Case Study #3: Trek Remedy
Here’s one more bike we beefed up for aggro riding. We started with a stock 2009 Trek Remedy. Off the floor, the Remedy was extremely light for its class machine, and a chassis with a lot of versatility. Since then the Remedy has evolved into a more trail bike specific platform and is offered in two packages, using 27.5″ and 29″ wheels. The current Remedy features 140mm of travel front and rear travel. The 2009 model featured a 150mm rear travel frame mated with a 160mm travel Fox 36 fork; Trek still offers a similar package but it’s evolved into the Slash model.

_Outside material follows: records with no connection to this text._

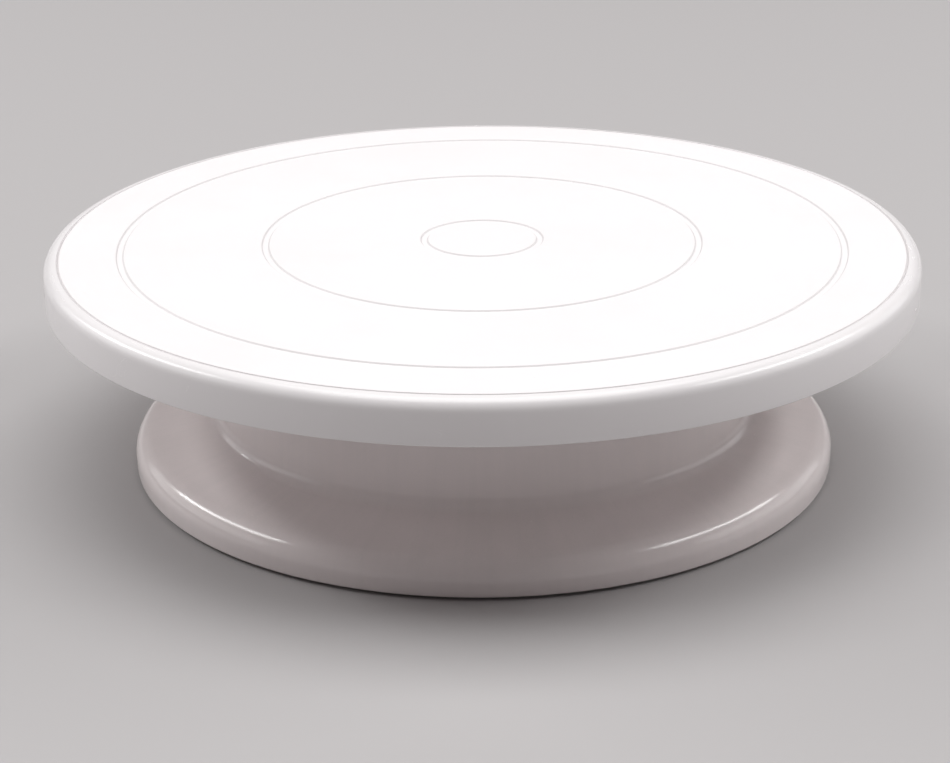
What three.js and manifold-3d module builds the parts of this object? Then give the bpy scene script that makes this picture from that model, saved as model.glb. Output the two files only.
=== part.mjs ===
// Cake-decorating lazy susan: a round plate that turns on a ball ring on top of a hollow, spool-shaped pedestal.
//
// Frame: millimetres, +Z up, origin on the table under the middle of the pedestal. The plate turns about Z.
// From the table up: rubber pads, pedestal, lower race, balls in their cage, upper race, plate.
// A pivot pin moulded into the plate runs in a flanged bush in the pedestal and is held from below by a
// washer, a lock washer and a screw.
import * as THREE from "three";
import { mergeVertices } from "three/addons/utils/BufferGeometryUtils.js";
import Module from "manifold-3d";

const wasm = await Module();
wasm.setup();

// ---- Clearances ----
const seatGap = 0.1; // between pieces that sit on each other and don't move
const rollingGap = 0.1; // between a ball and each race
const fitGap = 0.15; // radial, between a pressed-in piece and its seat
const runningGap = 0.1; // radial, between the pivot pin and its bush
const turningGap = 0.4; // between pieces that turn past each other

// ---- Pedestal ----
const footRadius = 115; // widest part of the foot
const footDraft = 0.4; // the foot's edge leans in by this at the bottom
const footEdge = 10.4; // height of the foot's edge, up to the corner that its shoulder rounds off
const shoulderRadius = 7.2; // rounding between the foot's edge and the flare
const flareWidth = 27.5; // from the foot's edge in to the column
const flareRise = 5.9; // climb of the flare over that width
const coveRadius = 5; // hollow rounding between the flare and the column
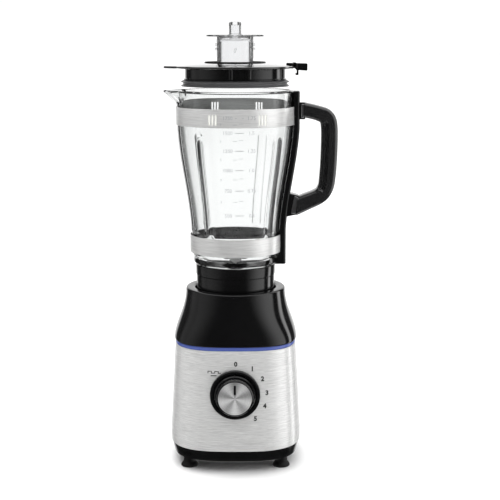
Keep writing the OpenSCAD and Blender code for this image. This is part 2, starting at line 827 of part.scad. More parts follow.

In this case we pulled the stock wheels, bar, stem, cranks, and pedals off, and exchanged them for more durable models, better suited for our applications. Dual ply tires, heavy duty Saint cranks, E.13 dual ring chain guide, 50mm stem, 28″ DH handlebars and platform pedals, have transformed this bike into a freeride capable machine.
I stomped a lot of big lines with this setup, but these days I’d choose an SLX crankset with the steel pedal thread inserts over the overly burly Saint cranks. Or just look for a Slash.
Our preferred stem length ranges from 40mm to 70mm depending on the reach of the bike and intended applications, but the main thing to remember is that when changing up your cockpit controls, you want to view the bar and stem as a whole. Adding a shorter stem means also selecting a wider bar.